The provision introduced by the Tax Cuts and Jobs Act giving tax preparers perhaps the most trouble of all this filing season is Section 199A, which provides a deduction for 20% of the Qualified Business Income (QBI) of pass-thru entities. The IRS passed final regulations in January, providing guidance for taxpayers and their advisors just in time to compile 2018 tax returns. But the statutory and regulatory framework around Section 199A is confusing. This presentation seeks to clarify the tangle of tests and limitations so preparers can more confidently proceed with rendering advice and filing returns.
Matthew E. Rappaport concentrates his practice in Taxation related to Real Estate, Corporations, Partnerships, and Trusts & Estates. He advises clients regarding tax planning and structuring for generational wealth transfer, commercial real estate enterprises, business transactions, and cross-border considerations. He primarily advises real estate professionals, financial professionals, and closely-held business owners. He also functions as a subcontractor for other attorneys, accountants, financial advisors, bankers, and insurance professionals when they encounter matters requiring a threshold level of tax law expertise.

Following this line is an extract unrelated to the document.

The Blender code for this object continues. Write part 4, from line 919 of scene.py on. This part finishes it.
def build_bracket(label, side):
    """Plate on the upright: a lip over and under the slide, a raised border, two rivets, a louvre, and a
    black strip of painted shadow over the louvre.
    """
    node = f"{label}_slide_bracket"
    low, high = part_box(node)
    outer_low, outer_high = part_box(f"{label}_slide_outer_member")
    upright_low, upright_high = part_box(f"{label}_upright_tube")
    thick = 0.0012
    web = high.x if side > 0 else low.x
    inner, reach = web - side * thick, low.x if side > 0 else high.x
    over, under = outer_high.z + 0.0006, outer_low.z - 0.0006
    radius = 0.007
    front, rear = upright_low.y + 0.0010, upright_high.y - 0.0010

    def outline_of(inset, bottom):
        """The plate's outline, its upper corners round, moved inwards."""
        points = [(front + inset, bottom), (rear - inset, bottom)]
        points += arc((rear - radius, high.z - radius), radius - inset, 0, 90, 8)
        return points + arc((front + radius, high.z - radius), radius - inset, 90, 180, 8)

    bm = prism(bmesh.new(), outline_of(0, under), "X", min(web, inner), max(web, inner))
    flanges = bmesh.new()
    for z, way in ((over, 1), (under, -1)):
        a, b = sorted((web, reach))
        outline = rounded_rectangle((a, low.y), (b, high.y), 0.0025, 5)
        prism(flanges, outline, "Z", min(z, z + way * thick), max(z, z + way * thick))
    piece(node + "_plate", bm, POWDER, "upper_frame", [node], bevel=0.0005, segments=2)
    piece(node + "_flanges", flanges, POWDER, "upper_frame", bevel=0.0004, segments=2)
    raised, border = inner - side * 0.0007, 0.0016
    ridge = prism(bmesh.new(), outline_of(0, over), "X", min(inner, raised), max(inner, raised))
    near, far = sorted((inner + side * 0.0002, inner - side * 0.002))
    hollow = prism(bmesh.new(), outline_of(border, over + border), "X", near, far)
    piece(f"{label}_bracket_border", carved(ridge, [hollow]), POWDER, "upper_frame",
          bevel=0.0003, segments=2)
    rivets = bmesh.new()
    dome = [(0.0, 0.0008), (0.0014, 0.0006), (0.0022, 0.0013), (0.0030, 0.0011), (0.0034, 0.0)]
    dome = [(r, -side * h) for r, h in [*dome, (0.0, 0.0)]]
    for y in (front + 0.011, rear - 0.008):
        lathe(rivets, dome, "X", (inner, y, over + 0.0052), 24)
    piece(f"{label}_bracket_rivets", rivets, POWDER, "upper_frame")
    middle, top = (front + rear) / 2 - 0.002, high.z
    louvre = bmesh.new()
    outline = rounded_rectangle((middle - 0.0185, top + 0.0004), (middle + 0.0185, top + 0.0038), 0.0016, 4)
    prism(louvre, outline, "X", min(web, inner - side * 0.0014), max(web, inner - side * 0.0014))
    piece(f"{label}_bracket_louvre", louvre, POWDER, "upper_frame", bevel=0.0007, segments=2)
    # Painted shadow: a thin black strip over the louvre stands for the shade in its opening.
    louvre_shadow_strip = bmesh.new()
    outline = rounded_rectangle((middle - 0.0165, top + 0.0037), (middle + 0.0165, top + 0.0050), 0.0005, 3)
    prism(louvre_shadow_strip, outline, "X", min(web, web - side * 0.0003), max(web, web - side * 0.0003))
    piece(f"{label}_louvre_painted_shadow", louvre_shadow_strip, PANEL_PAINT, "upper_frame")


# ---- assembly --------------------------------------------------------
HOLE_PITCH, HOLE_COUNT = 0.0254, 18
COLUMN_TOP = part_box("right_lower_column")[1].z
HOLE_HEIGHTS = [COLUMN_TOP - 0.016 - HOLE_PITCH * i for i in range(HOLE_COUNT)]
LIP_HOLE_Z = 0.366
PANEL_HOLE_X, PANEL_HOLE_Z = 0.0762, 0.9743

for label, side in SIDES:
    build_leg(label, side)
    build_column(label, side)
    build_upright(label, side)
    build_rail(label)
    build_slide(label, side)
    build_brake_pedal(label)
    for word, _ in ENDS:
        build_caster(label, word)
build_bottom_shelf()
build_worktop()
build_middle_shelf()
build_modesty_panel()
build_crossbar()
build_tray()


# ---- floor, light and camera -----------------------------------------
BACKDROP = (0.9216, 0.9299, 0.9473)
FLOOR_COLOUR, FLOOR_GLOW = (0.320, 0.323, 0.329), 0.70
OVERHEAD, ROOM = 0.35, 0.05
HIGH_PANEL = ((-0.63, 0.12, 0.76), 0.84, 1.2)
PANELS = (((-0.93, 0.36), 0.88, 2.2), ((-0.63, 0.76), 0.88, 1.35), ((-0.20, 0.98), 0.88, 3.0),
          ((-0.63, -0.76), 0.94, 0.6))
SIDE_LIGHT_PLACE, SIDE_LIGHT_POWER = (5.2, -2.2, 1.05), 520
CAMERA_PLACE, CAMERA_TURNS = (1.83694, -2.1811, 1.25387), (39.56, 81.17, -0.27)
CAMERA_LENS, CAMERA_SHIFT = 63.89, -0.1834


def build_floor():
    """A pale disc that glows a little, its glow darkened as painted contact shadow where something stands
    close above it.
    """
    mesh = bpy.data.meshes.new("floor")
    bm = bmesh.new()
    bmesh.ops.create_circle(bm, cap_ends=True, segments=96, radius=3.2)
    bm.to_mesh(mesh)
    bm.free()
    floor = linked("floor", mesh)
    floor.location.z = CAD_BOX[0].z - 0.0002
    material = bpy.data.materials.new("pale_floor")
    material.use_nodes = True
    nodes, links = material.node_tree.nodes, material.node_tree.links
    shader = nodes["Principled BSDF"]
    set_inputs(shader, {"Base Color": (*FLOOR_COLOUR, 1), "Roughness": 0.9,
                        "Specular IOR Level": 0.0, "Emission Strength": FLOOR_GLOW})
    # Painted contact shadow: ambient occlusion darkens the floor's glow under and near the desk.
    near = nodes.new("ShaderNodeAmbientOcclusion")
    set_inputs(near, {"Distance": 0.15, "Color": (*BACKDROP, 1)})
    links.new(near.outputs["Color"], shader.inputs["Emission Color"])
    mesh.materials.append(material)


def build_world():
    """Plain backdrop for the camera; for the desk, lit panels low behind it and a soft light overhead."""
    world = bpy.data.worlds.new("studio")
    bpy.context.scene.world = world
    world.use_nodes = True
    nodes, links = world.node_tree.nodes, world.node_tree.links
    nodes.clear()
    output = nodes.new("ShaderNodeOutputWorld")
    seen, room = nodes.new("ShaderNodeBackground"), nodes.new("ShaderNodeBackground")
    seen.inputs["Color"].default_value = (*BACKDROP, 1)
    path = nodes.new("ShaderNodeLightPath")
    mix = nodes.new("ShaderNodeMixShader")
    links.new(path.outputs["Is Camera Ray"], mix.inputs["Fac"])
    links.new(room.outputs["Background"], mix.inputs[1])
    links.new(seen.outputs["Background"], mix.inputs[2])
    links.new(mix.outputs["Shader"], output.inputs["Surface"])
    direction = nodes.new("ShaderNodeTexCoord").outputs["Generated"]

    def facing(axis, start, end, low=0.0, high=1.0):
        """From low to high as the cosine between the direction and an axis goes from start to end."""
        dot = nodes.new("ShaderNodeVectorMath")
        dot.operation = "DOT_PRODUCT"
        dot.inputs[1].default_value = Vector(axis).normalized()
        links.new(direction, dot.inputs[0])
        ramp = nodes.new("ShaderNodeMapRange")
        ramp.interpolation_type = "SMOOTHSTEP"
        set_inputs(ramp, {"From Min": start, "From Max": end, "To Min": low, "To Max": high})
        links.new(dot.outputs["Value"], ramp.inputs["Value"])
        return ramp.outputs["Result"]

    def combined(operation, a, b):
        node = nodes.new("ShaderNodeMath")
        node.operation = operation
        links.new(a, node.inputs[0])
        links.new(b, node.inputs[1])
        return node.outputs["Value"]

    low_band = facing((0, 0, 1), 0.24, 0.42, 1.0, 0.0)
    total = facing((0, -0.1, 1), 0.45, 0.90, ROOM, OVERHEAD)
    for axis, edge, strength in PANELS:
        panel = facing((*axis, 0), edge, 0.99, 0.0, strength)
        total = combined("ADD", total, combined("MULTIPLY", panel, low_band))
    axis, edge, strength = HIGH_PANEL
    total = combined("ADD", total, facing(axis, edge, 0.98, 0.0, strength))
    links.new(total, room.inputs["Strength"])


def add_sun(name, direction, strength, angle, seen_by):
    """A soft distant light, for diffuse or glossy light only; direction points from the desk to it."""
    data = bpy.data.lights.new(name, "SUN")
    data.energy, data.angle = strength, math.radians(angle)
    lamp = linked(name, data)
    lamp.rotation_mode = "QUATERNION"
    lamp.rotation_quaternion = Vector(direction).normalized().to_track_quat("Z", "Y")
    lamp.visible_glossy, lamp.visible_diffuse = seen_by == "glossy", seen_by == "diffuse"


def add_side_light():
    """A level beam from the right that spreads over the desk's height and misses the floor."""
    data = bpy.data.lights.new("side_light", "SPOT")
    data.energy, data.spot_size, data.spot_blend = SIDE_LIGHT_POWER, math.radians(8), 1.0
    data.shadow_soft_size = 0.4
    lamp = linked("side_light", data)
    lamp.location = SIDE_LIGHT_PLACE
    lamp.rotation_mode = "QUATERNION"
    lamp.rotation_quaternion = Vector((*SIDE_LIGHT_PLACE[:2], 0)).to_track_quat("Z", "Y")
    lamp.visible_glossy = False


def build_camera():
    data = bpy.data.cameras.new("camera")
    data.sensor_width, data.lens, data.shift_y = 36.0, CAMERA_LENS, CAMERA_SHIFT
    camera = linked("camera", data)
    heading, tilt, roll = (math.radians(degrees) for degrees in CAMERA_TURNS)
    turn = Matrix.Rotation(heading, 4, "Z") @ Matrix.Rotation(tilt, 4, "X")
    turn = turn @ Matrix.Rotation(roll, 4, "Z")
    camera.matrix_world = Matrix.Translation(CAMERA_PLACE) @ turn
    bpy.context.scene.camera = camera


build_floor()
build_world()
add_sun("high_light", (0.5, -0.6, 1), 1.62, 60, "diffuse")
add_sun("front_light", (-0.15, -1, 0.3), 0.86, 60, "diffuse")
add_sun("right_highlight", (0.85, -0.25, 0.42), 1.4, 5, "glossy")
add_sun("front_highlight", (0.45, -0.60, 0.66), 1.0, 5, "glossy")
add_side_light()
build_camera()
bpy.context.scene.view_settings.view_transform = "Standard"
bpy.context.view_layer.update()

Mr. Rappaport graduated from Washington University in St. Louis in 2007, cum laude, with an undergraduate degree in Political Science. His undergraduate thesis was a cross-sectional analysis of the corporate culture of the privately held financial firm Edward Jones. He received his Juris Doctor and Master of Laws in Taxation from Georgetown University Law Center in 2011. Mr. Rappaport is licensed to practice in New York. He is an active member of the Nassau County Bar Association, the New York State Bar Association, and the American Bar Association. He was the Co-Vice Chair of the Tax Committee of the Nassau County Bar Association from June 2015 until June 2016.
He serves on the Sales, Exchanges, and Basis Committee of the American Bar Association Section of Taxation. Mr. Rappaport has authored articles for the Nassau Lawyer, Thomson Reuters’ Journal of Real Estate Taxation, The Tax Adviser, Bloomberg BNA’s Tax Management – Real Estate Journal, and the Journal of Taxation of Investments. He has spoken at the request of the American Bar Association, the National Conference of CPA Practitioners, the Financial Planning Association, Strafford Publications, the School of Accounting at LIU Post, and a wide variety of law, accounting, and wealth advisory firms. He is a founder of the young professionals networking group Hydra Collective.